── Dataset extract ──

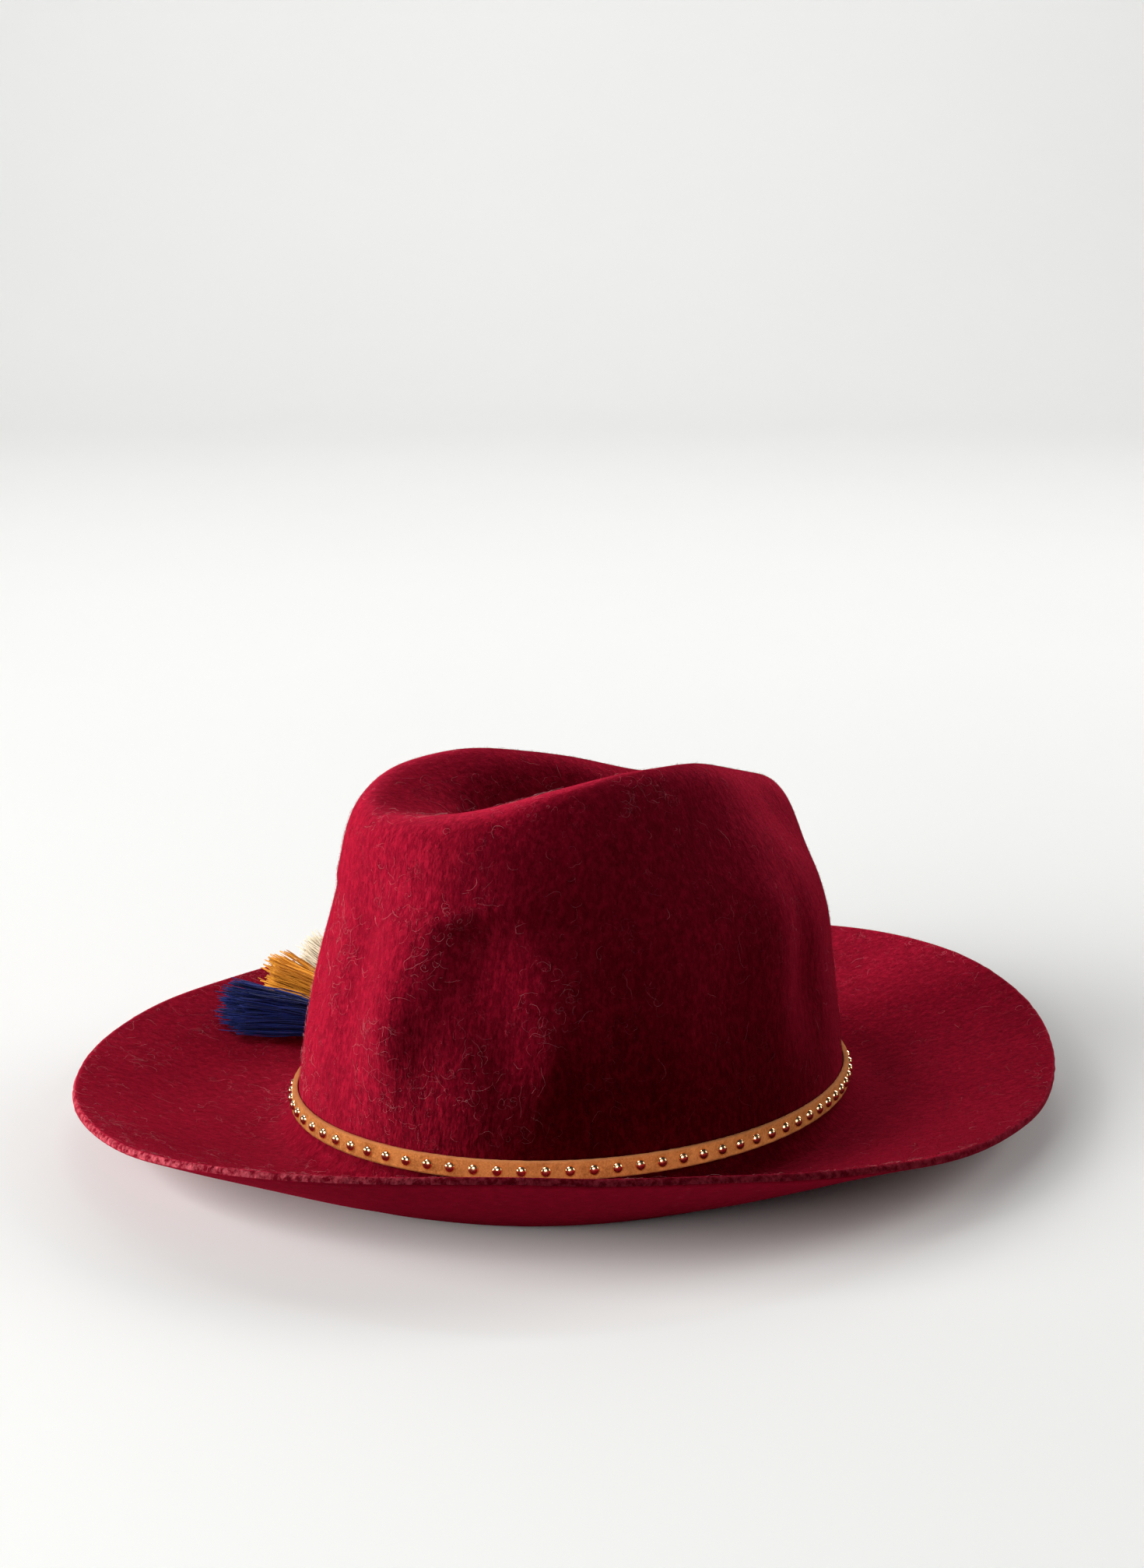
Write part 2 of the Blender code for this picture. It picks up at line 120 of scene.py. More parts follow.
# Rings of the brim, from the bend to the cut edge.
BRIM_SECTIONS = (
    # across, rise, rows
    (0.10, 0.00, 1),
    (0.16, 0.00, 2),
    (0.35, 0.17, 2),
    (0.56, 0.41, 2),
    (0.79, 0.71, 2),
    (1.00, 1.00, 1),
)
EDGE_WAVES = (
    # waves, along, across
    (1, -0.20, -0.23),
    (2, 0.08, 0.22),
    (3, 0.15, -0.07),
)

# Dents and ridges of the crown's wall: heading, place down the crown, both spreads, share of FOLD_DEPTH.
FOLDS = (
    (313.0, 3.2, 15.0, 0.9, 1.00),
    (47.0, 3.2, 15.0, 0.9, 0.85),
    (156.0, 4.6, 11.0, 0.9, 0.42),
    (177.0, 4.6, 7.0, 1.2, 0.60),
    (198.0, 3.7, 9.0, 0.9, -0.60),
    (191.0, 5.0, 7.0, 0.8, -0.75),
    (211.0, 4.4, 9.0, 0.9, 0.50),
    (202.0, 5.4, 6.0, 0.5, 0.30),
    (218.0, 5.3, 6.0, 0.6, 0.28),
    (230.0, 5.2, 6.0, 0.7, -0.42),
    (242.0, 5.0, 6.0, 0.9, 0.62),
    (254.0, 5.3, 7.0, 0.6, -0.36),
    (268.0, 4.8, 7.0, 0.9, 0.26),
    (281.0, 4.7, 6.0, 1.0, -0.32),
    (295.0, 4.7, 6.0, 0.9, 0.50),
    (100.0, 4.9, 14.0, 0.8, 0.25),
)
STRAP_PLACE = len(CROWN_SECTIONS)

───

Reproduce the material verbatim, line by line.

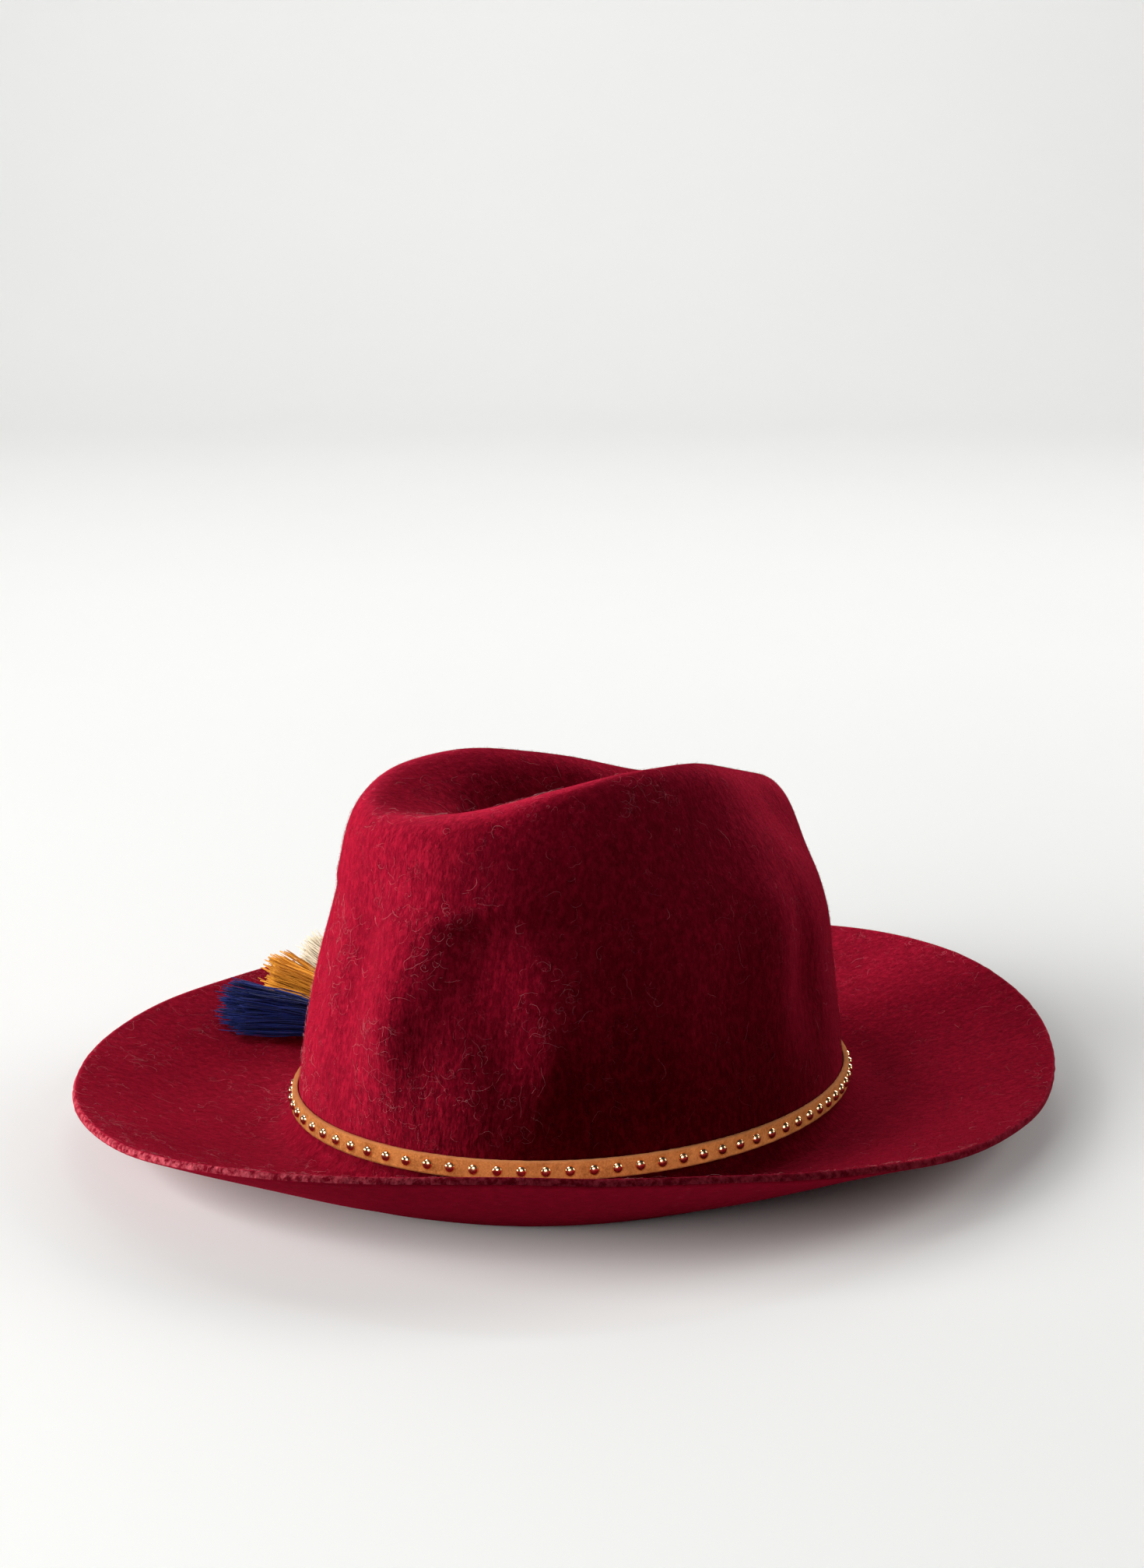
Write part 2 of the Blender code for this picture. It picks up at line 120 of scene.py. More parts follow.
# Rings of the brim, from the bend to the cut edge.
BRIM_SECTIONS = (
    # across, rise, rows
    (0.10, 0.00, 1),
    (0.16, 0.00, 2),
    (0.35, 0.17, 2),
    (0.56, 0.41, 2),
    (0.79, 0.71, 2),
    (1.00, 1.00, 1),
)
EDGE_WAVES = (
    # waves, along, across
    (1, -0.20, -0.23),
    (2, 0.08, 0.22),
    (3, 0.15, -0.07),
)

# Dents and ridges of the crown's wall: heading, place down the crown, both spreads, share of FOLD_DEPTH.
FOLDS = (
    (313.0, 3.2, 15.0, 0.9, 1.00),
    (47.0, 3.2, 15.0, 0.9, 0.85),
    (156.0, 4.6, 11.0, 0.9, 0.42),
    (177.0, 4.6, 7.0, 1.2, 0.60),
    (198.0, 3.7, 9.0, 0.9, -0.60),
    (191.0, 5.0, 7.0, 0.8, -0.75),
    (211.0, 4.4, 9.0, 0.9, 0.50),
    (202.0, 5.4, 6.0, 0.5, 0.30),
    (218.0, 5.3, 6.0, 0.6, 0.28),
    (230.0, 5.2, 6.0, 0.7, -0.42),
    (242.0, 5.0, 6.0, 0.9, 0.62),
    (254.0, 5.3, 7.0, 0.6, -0.36),
    (268.0, 4.8, 7.0, 0.9, 0.26),
    (281.0, 4.7, 6.0, 1.0, -0.32),
    (295.0, 4.7, 6.0, 0.9, 0.50),
    (100.0, 4.9, 14.0, 0.8, 0.25),
)
STRAP_PLACE = len(CROWN_SECTIONS)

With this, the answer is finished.